#### [Task directions]
Every line in the data below from the one containing "Keep writing the" down to the one containing "LAP_END = 0.30", both included, must be retyped exactly; no other line is to appear.

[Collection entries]

====

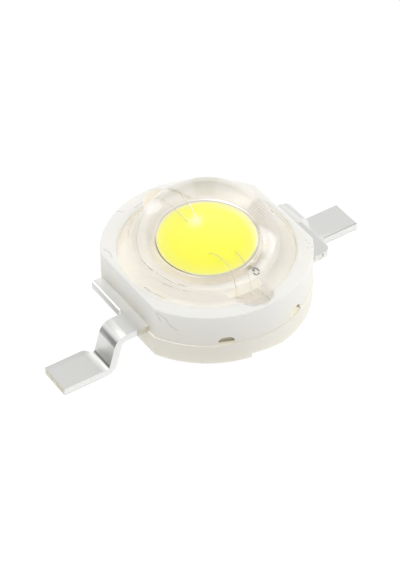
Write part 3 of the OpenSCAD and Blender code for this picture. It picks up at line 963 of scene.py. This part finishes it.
leadSize = {
    "thick": 0.3, "height": 1.3, "bend": 4.45, "bendAngle": 74, "upperRadius": 0.24, "lowerRadius": 0.14,
    "inner": 0.35, "outer": 1.41, "footInner": 0.05, "footCorner": 0.29, "tip": 7.15,
    "wingSeat": 3.3, "wingFree": 1.75, "wingCut": 0.04, "reliefWidth": 0.18, "reliefDepth": 0.13,
    "armIn": 1.8, "armOut": 3.25, "armSweep": 117, "edge": 0.03, "wingEdge": 0.06, "near": 0.001,
    "bendSteps": 14,
    # reach of the wing, rounding of its corner, turn
    "anode_lead": (0.45, 0.06, 180), "cathode_lead": (0.95, 0.3, 0),
}


def leadOutline(far, corner):
    # seen from above: wing, relief, neck, then the arm round the slug and back to the wing
    w = leadSize
    reliefEnd, relief = w["inner"] - w["reliefWidth"], far - w["reliefDepth"]
    ledge, cut = min(far, w["bend"] - 0.002), w["outer"] + w["wingCut"]
    enter = math.degrees(math.asin(w["outer"] / w["armOut"]))
    leave = math.degrees(math.asin(w["inner"] / w["armOut"]))
    return ([(w["wingSeat"], -w["wingFree"])]
            + arc(far - corner, corner - w["wingFree"], corner, -90, 0, 10)
            + [(far, reliefEnd), (relief, reliefEnd), (relief, w["inner"]), (w["bend"], w["inner"]),
               (w["bend"], w["outer"]), (ledge, w["outer"]), (ledge, cut), (w["wingSeat"], cut),
               (w["wingSeat"], w["outer"])]
            + arc(0, 0, w["armOut"], enter, w["armSweep"], 48) + arc(0, 0, w["armIn"], w["armSweep"], 0, 48)
            + arc(0, 0, w["armOut"], 0, leave, 4) + [(w["wingSeat"], w["inner"])])


def spinSelected(degrees, x, z):
    # positive angles bend the strip's end down
    bpy.ops.mesh.spin(steps=leadSize["bendSteps"], angle=math.radians(-degrees), center=(x, 0, z),
                      axis=(0, 1, 0))


def extrudeBy(x, y, z):
    bpy.ops.mesh.extrude_region_move(TRANSFORM_OT_translate={"value": (x, y, z)})


def makeLead(name, reach, corner, turn):
    # the flat strip, then both bends at its neck, then the foot with its wider inner side
    w = leadSize
    low, high, near = w["height"], w["height"] + w["thick"], w["near"]
    slope = math.radians(w["bendAngle"])
    stack = w["upperRadius"] + w["thick"] + w["lowerRadius"]
    slopeLength = (low - stack + stack * math.cos(slope)) / math.sin(slope)
    footStart = w["bend"] + stack * math.sin(slope) + slopeLength * math.cos(slope)
    far = housingSize["flat"] + reach
    body = plate(name, leadOutline(far, corner), low, high)
    editSelect(body, "FACE", lambda f: f.normal.x > 0.9 and f.calc_center_median().x > w["bend"] - near
               and f.calc_center_median().y > w["inner"])
    spinSelected(w["bendAngle"], w["bend"], low - w["upperRadius"])
    extrudeBy(slopeLength * math.cos(slope), 0, -slopeLength * math.sin(slope))
    spinSelected(-w["bendAngle"], footStart, w["thick"] + w["lowerRadius"])
    extrudeBy(w["tip"] - footStart, 0, 0)
    leaveEdit()
    editSelect(body, "FACE", lambda f: f.normal.y < -0.9 and f.calc_center_median().x > footStart + 0.1)
    extrudeBy(0, w["footInner"] - w["inner"], 0)
    bpy.ops.mesh.select_all(action="SELECT")
    bpy.ops.mesh.remove_doubles(threshold=0.0002)
    bpy.ops.mesh.normals_make_consistent(inside=False)
    leaveEdit()

    def atFootCorner(c):
        return abs(c.x - footStart) < near and c.y < w["footInner"] + near

    def atWingTop(c):
        return c.x > far - near and c.z > high - near and c.y < w["inner"]

    bevelEdges(body, lambda e: both(e, atFootCorner), w["footCorner"], 10)
    bevelEdges(body, lambda e: both(e, atWingTop), w["wingEdge"], 4)
    soften(body, w["edge"], 3)
    return turned(body, turn)


def dressLead(lead, turn):
    # bare copper on the cut ends; on the narrow sides, metal painted pale, with painted light and a painted
    # shadow along the feet's bottom
    w = leadSize
    flat, widest = housingSize["flat"] + 0.01, housingSize["flat"] + 1.05
    for polygon in lead.data.polygons:
        away = abs(polygon.center.x) * 1000
        along = polygon.center.y * (-1000 if turn else 1000)
        wingEnd = away < widest and (along < 0.05 - w["wingFree"] or along > w["outer"] + w["wingCut"] / 2)
        footEnd = away > w["tip"] - 0.02
        if (footEnd and abs(polygon.normal.x) > 0.9) or (wingEnd and abs(polygon.normal.y) > 0.9):
            polygon.material_index = 1
        elif away > flat and abs(polygon.normal.y) > 0.8:
            polygon.material_index = 2


for name in ("anode_lead", "cathode_lead"):
    reach, corner, turn = leadSize[name]
    lead = makeLead(name.replace("lead", "strip"), reach, corner, turn)
    finishPiece(lead, [strip, cutCopper, stripSide], [name])
    dressLead(lead, turn)
print("leads done")


# Wires, chip and its glue keep their solids

solidLooks = {f"bond_wire_{i}": gold for i in (1, 2, 3, 4)}
solidLooks.update({"led_die": makeDie(), "die_attach": makeAttach()})
for name, material in solidLooks.items():
    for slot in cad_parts[name].material_slots:
        slot.material = material


# Floor, light and camera

studio = {
    "level": 0.23, "lean": 0.84, "towards": (0.22, 0.32, 0.92), "least": 0.06,
    "floorGlow": 0.93, "floorTone": 0.12,
    "top": {"azimuth": -44, "elevation": 75, "sizes": (0.07, 0.11, 0.16, 0.22), "radiance": 2.1},
    "right": {"azimuth": 115, "elevation": 9, "sizes": (0.16, 0.24, 0.32), "radiance": 1.5},
    "distance": 0.5, "step": 0.002,
}


def makeFloor():
    deselectAll()
    bpy.ops.mesh.primitive_plane_add(size=1.2, location=(0, 0, 0))
    floor = namedActive("floor")
    s = Shader("paleFloor")
    tone = studio["floorTone"]
    color = s.mix(s.noise(s.place(), 0.05), (tone, tone, tone, 1), (tone * 1.1, tone * 1.1, tone * 1.1, 1))
    material = s.finish(s.principled(color=color, roughness=0.9, specular=0.0, emission=(1, 1, 1, 1),
                                     emissionStrength=studio["floorGlow"]))
    floor.data.materials.append(material)


def makeWorld():
    # even light that is a little stronger from above, behind and the right
    s = Shader("studio", "worlds")
    side = Vector(studio["towards"]).normalized()
    share = s.vector("DOT_PRODUCT", s.node("TexCoord"), side, output=1)
    strength = (share * studio["lean"] + studio["level"]).math("MAXIMUM", studio["least"])
    background = s.node("Background", sockets={"Color": (1, 1, 1, 1), "Strength": strength})
    bpy.context.scene.world = s.finish(background, "ShaderNodeOutputWorld")


def addSoftLight(name):
    # round sheets of light one behind the other, so that the spot fades outwards
    box = studio[name]
    a, e = math.radians(box["azimuth"]), math.radians(box["elevation"])
    toward = Vector((math.sin(a) * math.cos(e), math.cos(a) * math.cos(e), math.sin(e)))
    for i, size in enumerate(box["sizes"]):
        deselectAll()
        bpy.ops.object.light_add(type="AREA", location=toward * (studio["distance"] + studio["step"] * i))
        light = bpy.context.active_object
        light.name = f"{name}_{i}"
        light.data.shape = "DISK"
        light.data.size = size
        light.data.energy = box["radiance"] * math.pi * math.pi * size * size / 4
        light.rotation_euler = toward.to_track_quat("Z", "Y").to_euler()


cameraPose = {
    "azimuth": -33.86, "elevation": 42.38, "distance": 0.080, "focal": 2155.2,
    "target": (0, 0, 0.0027), "pixel": (206.8, 245.36), "middle": (200, 285), "frame": 570, "sensor": 36,
}


def makeCamera():
    c = cameraPose
    a, e = math.radians(c["azimuth"]), math.radians(c["elevation"])
    back = Vector((math.sin(a) * math.cos(e), -math.cos(a) * math.cos(e), math.sin(e)))
    right = Vector((math.cos(a), math.sin(a), 0))
    up = back.cross(right)
    perPixel = c["distance"] / c["focal"]
    place = (Vector(c["target"]) + back * c["distance"] + right * (c["middle"][0] - c["pixel"][0]) * perPixel
             - up * (c["middle"][1] - c["pixel"][1]) * perPixel)
    bpy.ops.object.camera_add(location=place)
    camera = bpy.context.active_object
    camera.rotation_euler = back.to_track_quat("Z", "Y").to_euler()
    camera.data.sensor_width = c["sensor"]
    camera.data.lens = c["focal"] / c["frame"] * c["sensor"]
    camera.data.clip_start = 0.001
    camera.data.clip_end = 10
    bpy.context.scene.camera = camera


makeFloor()
makeWorld()
addSoftLight("top")
addSoftLight("right")
deselectAll()
makeCamera()
bpy.context.scene.view_settings.view_transform = "Standard"
print("studio done")
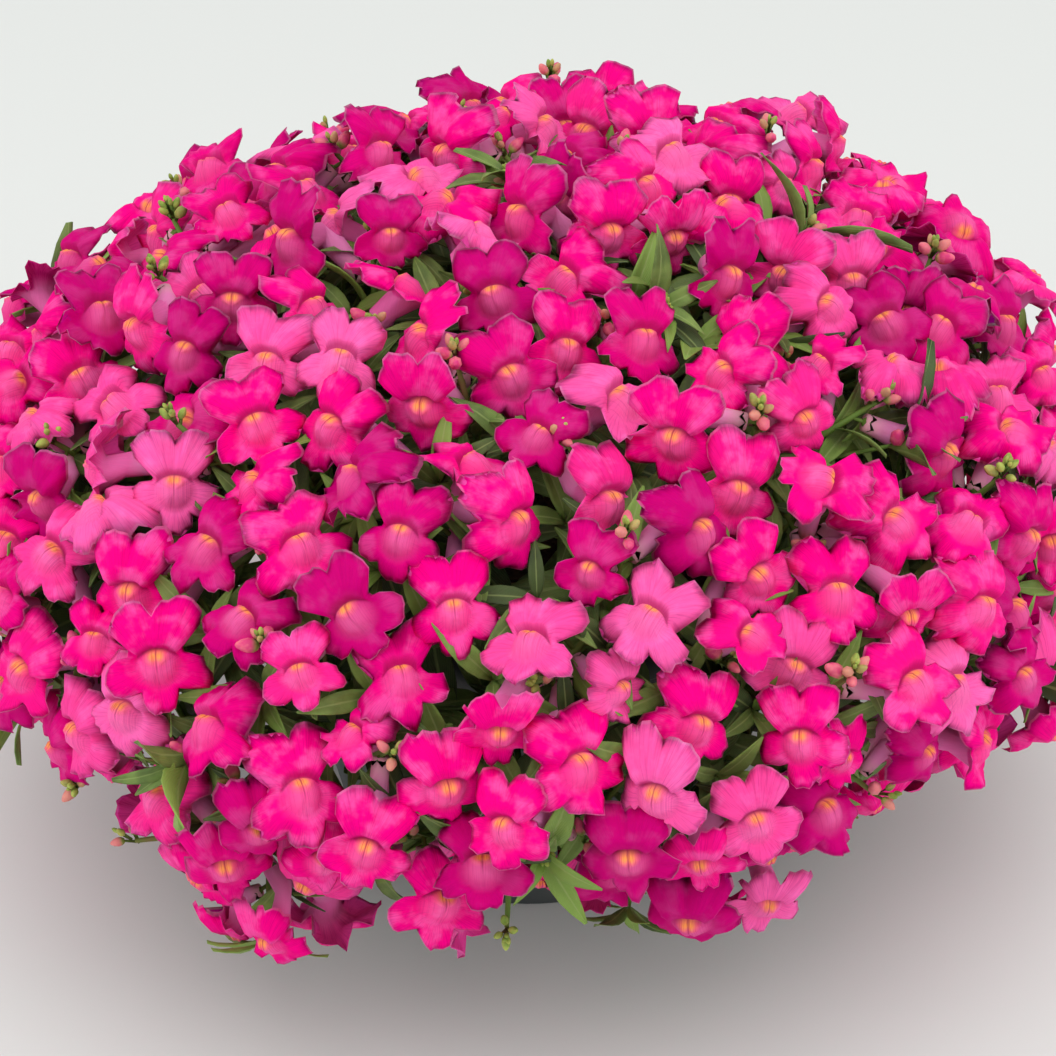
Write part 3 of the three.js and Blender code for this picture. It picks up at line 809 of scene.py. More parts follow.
petal, petal_shader = new_material(
    "velvety_snapdragon_petal",
    roughness=0.6,
    specular_ior_level=0.03,
    subsurface_weight=0.15,
    subsurface_radius=(1.0, 0.25, 0.5),
    subsurface_scale=0.002,
)
flower_uv = add(petal, "UVMap", uv_map="Flower")
flower_x = add(petal, "SeparateXYZ", flower_uv, out="X")
flower_z = add(petal, "SeparateXYZ", flower_uv, out="Y")
x_mm = add(petal, "Math", flower_x, FACE_WIDTH, -FACE_WIDTH / 2, operation="MULTIPLY_ADD")
z_mm = add(petal, "Math", flower_z, FACE_WIDTH, -FACE_WIDTH / 2, operation="MULTIPLY_ADD")
along = add(petal, "Attribute", attribute_name="along", out="Fac")
tint = add(petal, "Attribute", attribute_name="tint", out="Fac")
in_plant = add(petal, "TexCoord", out="Object")
print("petal nodes:", len(petal.node_tree.nodes))

# %% [markdown]
# The colour is laid down in layers, each a share and a colour over what is below. A lobe has paler clouds,
# and it deepens or fades with the bloom's age. Its fine veins fan out from the palate, so they follow the
# angle round it. A painted picture could show them too, but it would blur close up.

# %% Petal: lobes, their age, veins and a thin pale rim, partly painted highlight
VEINS_PER_RADIAN = 26
clouds = add(petal, "TexNoise", in_plant, per_metre(CLOUD_SIZE), 4)
cloud_share = add(petal, "MapRange", clouds, 0.46, 0.68, 0, 0.62, **SOFT)
lobes = add(petal, "Mix", cloud_share, HOT_PINK, LIGHT_PINK, **COLOUR)
deep_share = add(petal, "MapRange", tint, 0.05, 0.42, 0.72, 0, **SOFT)
faded_share = add(petal, "MapRange", tint, 0.74, 1, 0, 0.55, **SOFT)
z_from_palate = add(petal, "Math", z_mm, PALATE["z"], operation="SUBTRACT")
angle = add(petal, "Math", x_mm, z_from_palate, operation="ARCTAN2")
fanned = add(petal, "Math", angle, VEINS_PER_RADIAN, operation="MULTIPLY")
fan = add(petal, "CombineXYZ", fanned, along, tint)
veins = add(petal, "TexNoise", fan, 1.6, 3)
vein_share = add(petal, "MapRange", veins, 0.42, 0.7, 0, 0.3, **SOFT)
to_edge = add(petal, "Math", along, 1.985, operation="SUBTRACT")
from_edge = add(petal, "Math", to_edge, operation="ABSOLUTE")
# The thin pale rim is partly the petals' own paler margin and partly a painted highlight along their edge.
pale_rim_and_highlight_share = add(petal, "MapRange", from_edge, 0.012, 0.045, 0.24, 0, **SOFT)
for share, colour in (
    (deep_share, DEEP_PINK),
    (faded_share, FADED_PINK),
    (vein_share, DEEP_PINK),
    (pale_rim_and_highlight_share, RIM_PINK),
):
    lobes = add(petal, "Mix", share, lobes, colour, **COLOUR)
print("petal nodes:", len(petal.node_tree.nodes))

# %% [markdown]
# The palate guides the bees: it is paler on its swell, with fine streaks and two yellow spots where it meets
# the upper lip. The paler swell is partly its own tint and partly a painted highlight on its dome. Its groove
# and the crease under the upper lip are painted dark, as painted shade where little light gets in.

# %% Petal: the palate
STREAKS_PER_MM = 2.4
# Partly the palate's own paler tint and partly a painted highlight on its dome.
pale_swell_and_highlight = add(petal, "MapRange", along, 0.2, 1.3, 0.42, 0, **SOFT)
face = add(petal, "Mix", pale_swell_and_highlight, lobes, PALATE_PINK, **COLOUR)
streak_x = add(petal, "Math", x_mm, STREAKS_PER_MM, operation="MULTIPLY")
streak_place = add(petal, "CombineXYZ", streak_x, along, tint)
streaks = add(petal, "TexNoise", streak_place, 1, 2)
streak_share = add(petal, "MapRange", streaks, 0.48, 0.64, 0, 0.2, **SOFT)
on_palate = add(petal, "MapRange", along, 0.8, 1.05, 1, 0, **SOFT)
streak_share = add(petal, "Math", streak_share, on_palate, operation="MULTIPLY")
crease_way = add(petal, "Math", along, 1.02, operation="SUBTRACT")
from_crease = add(petal, "Math", crease_way, operation="ABSOLUTE")
# Painted shade: the crease round the palate, under the upper lip, is darkened where little light gets in.
painted_crease_shade_share = add(petal, "MapRange", from_crease, 0.02, 0.16, 0.6, 0, **SOFT)
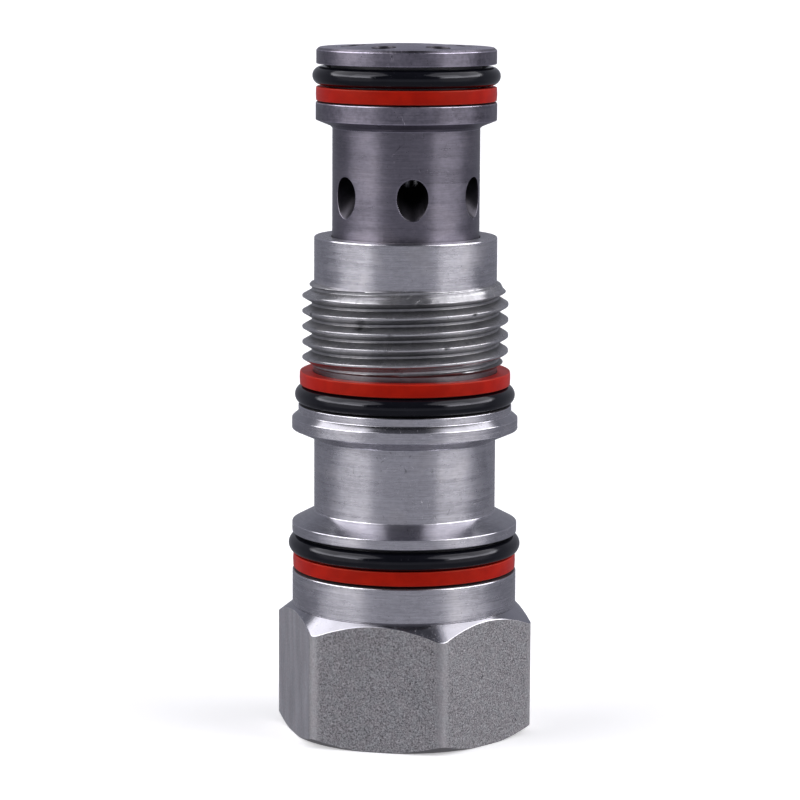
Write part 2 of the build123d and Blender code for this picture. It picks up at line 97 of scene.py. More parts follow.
# Nose sleeve and end disc
SLEEVE_R, SLEEVE_BORE_R, SLEEVE_FOOT = 7.10, 3.60, 41.50
SLEEVE_TOP = top_of("nose_sleeve")
SIDE_HOLE_Z, SIDE_HOLE_R, SIDE_HOLE_TILT = 52.16, 1.5, math.radians(40)
DISC_R, DISC_RIM_Z, DISC_UNDER_Z = 6.70, 66.30, 65.02
DISC_TOP = top_of("nose_retainer")
FACE_HOLE_R, FACE_HOLE_CIRCLE, FACE_HOLE_CHAMFER = 1.15, 5.15, 0.03
SIDE_HOLE_ANGLE = 18.4                 # degrees from -Y toward +X
FACE_HOLE_ANGLE = SIDE_HOLE_ANGLE + 30
HOLE_RIM = 0.06                        # rounding of drilled hole mouths

# Columns round the nose pieces, in degrees
NOSE_STEP, NOSE_SHIFT = 2.0, 0.4       # the shift lines columns up with the holes
NOSE_ANGLES = np.radians(np.arange(0, 360, NOSE_STEP) + NOSE_SHIFT)


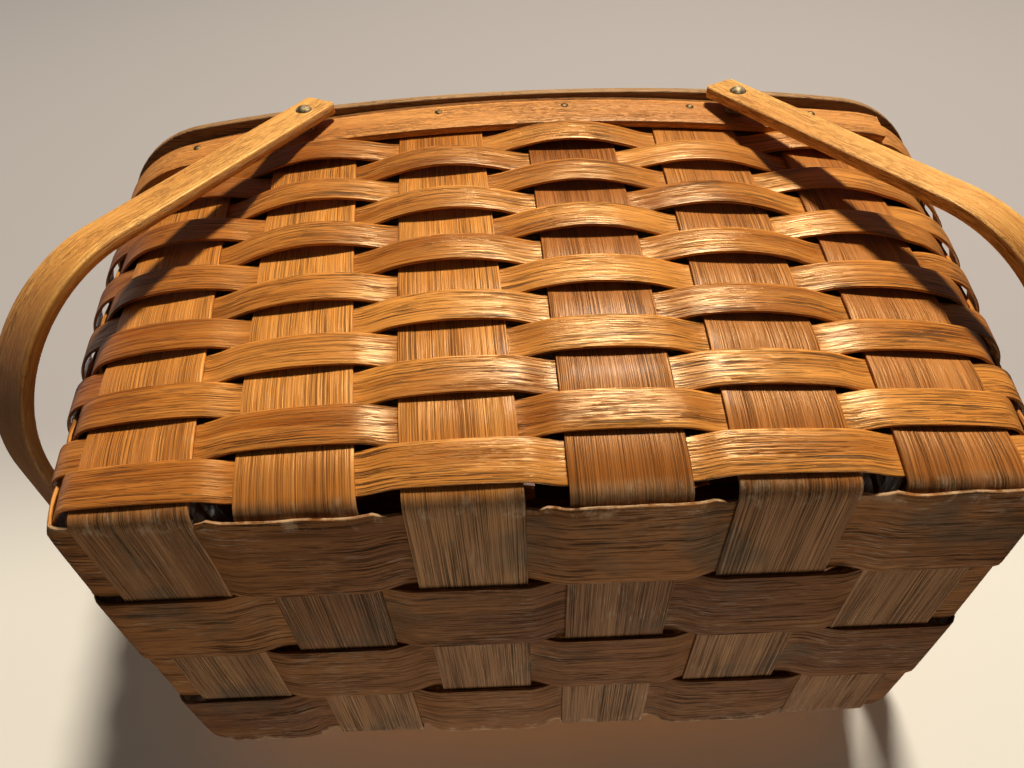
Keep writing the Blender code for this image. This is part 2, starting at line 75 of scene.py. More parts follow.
# %% Sizes
import math
from bisect import bisect_right
from functools import lru_cache

import bmesh
import bpy
from mathutils import Matrix, Vector, noise

CROSS_COUNT = 6
LONG_COUNT = 4
ROW_COUNT = 12
CROSS_WIDTH = 0.0508
LONG_WIDTH = 0.0552
SPLINT_THICK = 0.0016
WEAVER_WIDTH = 0.0190
CROSS_PITCH = 0.0690
LONG_PITCH = 0.0562
ROW_PITCH = 0.0200
WEAVE_GAP = 0.0005
EDGE_MARGIN = 0.0010
WEAVER_ARCH = 0.0030
STAKE_GIVE = 0.0006
WEAVER_DIP = 0.0005

SIDE_SPACE = 0.0020
END_SPACE = 0.0125
SIDE_FLARE = 0.113
END_FLARE = 0.221
CROSS_SPREAD = 0.035
CROSS_LEAN = -0.045
LONG_SPREAD = 0.020
SIDE_BOW = 0.0197
SIDE_BOW_SPAN = 0.2210
END_BOW = 0.0066
END_BOW_SPAN = 0.1100
BOW_START = 0.20
BOW_RISE = 0.040
CORNER_RADIUS = 0.0129
CORNER_GROWTH = 0.229
FOLD_TOP = 0.0080
FOLD_REACH = 0.0068

HOOP_THICK = 0.0044
RIM_HEIGHT = 0.0254
RIM_GAP = 0.0006
HOOP_GAP = 0.0005
STAKE_SHORT = 0.0040
INNER_PROUD = 0.0165
LAP_STEP = 0.0034
LAP_END = 0.30

CROSSING = SPLINT_THICK + WEAVE_GAP
BOTTOM_Z = CROSSING + SPLINT_THICK / 2
FOOT_HALF_WIDTH = (LONG_COUNT - 1) / 2 * LONG_PITCH + LONG_WIDTH / 2 + SIDE_SPACE
FOOT_HALF_LENGTH = (CROSS_COUNT - 1) / 2 * CROSS_PITCH + CROSS_WIDTH / 2 + END_SPACE
RIM_LOW = FOLD_TOP + ROW_COUNT * ROW_PITCH + RIM_GAP
RIM_TOP = RIM_LOW + RIM_HEIGHT
STAKE_TOP = RIM_TOP - STAKE_SHORT
HOOP_INSIDE = SPLINT_THICK / 2 + HOOP_GAP
HOOP_OUTSIDE = HOOP_INSIDE + HOOP_THICK
print("rim from", round(RIM_LOW, 4), "to", round(RIM_TOP, 4))

# %% [markdown]
# ## The shape of the wall
#
# Seen from above, the wall is a rectangle whose long sides and ends are shallow arcs, joined by
# round corners. It is small at the foot and wide at the rim. One function gives that outline at
# any height, and a second one walks along it, so a place on the wall is just a height and a
# distance round the basket, counted anticlockwise from the middle of the front.


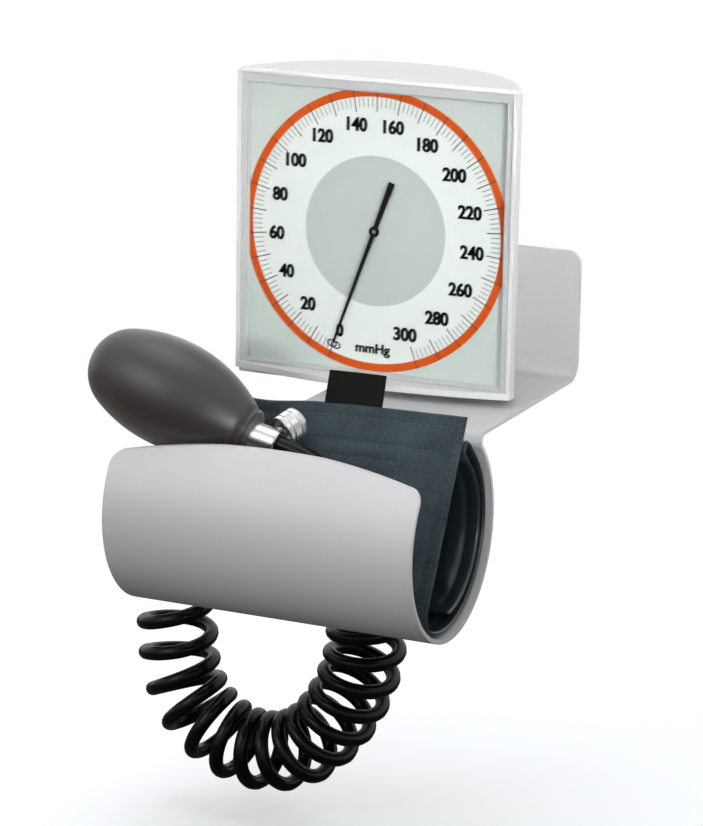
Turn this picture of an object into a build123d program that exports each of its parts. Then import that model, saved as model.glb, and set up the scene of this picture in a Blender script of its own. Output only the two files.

====

#### [Answer for the task]
Keep writing the Blender code for this image. This is part 2, starting at line 75 of scene.py. More parts follow.
# %% Sizes
import math
from bisect import bisect_right
from functools import lru_cache

import bmesh
import bpy
from mathutils import Matrix, Vector, noise

CROSS_COUNT = 6
LONG_COUNT = 4
ROW_COUNT = 12
CROSS_WIDTH = 0.0508
LONG_WIDTH = 0.0552
SPLINT_THICK = 0.0016
WEAVER_WIDTH = 0.0190
CROSS_PITCH = 0.0690
LONG_PITCH = 0.0562
ROW_PITCH = 0.0200
WEAVE_GAP = 0.0005
EDGE_MARGIN = 0.0010
WEAVER_ARCH = 0.0030
STAKE_GIVE = 0.0006
WEAVER_DIP = 0.0005

SIDE_SPACE = 0.0020
END_SPACE = 0.0125
SIDE_FLARE = 0.113
END_FLARE = 0.221
CROSS_SPREAD = 0.035
CROSS_LEAN = -0.045
LONG_SPREAD = 0.020
SIDE_BOW = 0.0197
SIDE_BOW_SPAN = 0.2210
END_BOW = 0.0066
END_BOW_SPAN = 0.1100
BOW_START = 0.20
BOW_RISE = 0.040
CORNER_RADIUS = 0.0129
CORNER_GROWTH = 0.229
FOLD_TOP = 0.0080
FOLD_REACH = 0.0068

HOOP_THICK = 0.0044
RIM_HEIGHT = 0.0254
RIM_GAP = 0.0006
HOOP_GAP = 0.0005
STAKE_SHORT = 0.0040
INNER_PROUD = 0.0165
LAP_STEP = 0.0034
LAP_END = 0.30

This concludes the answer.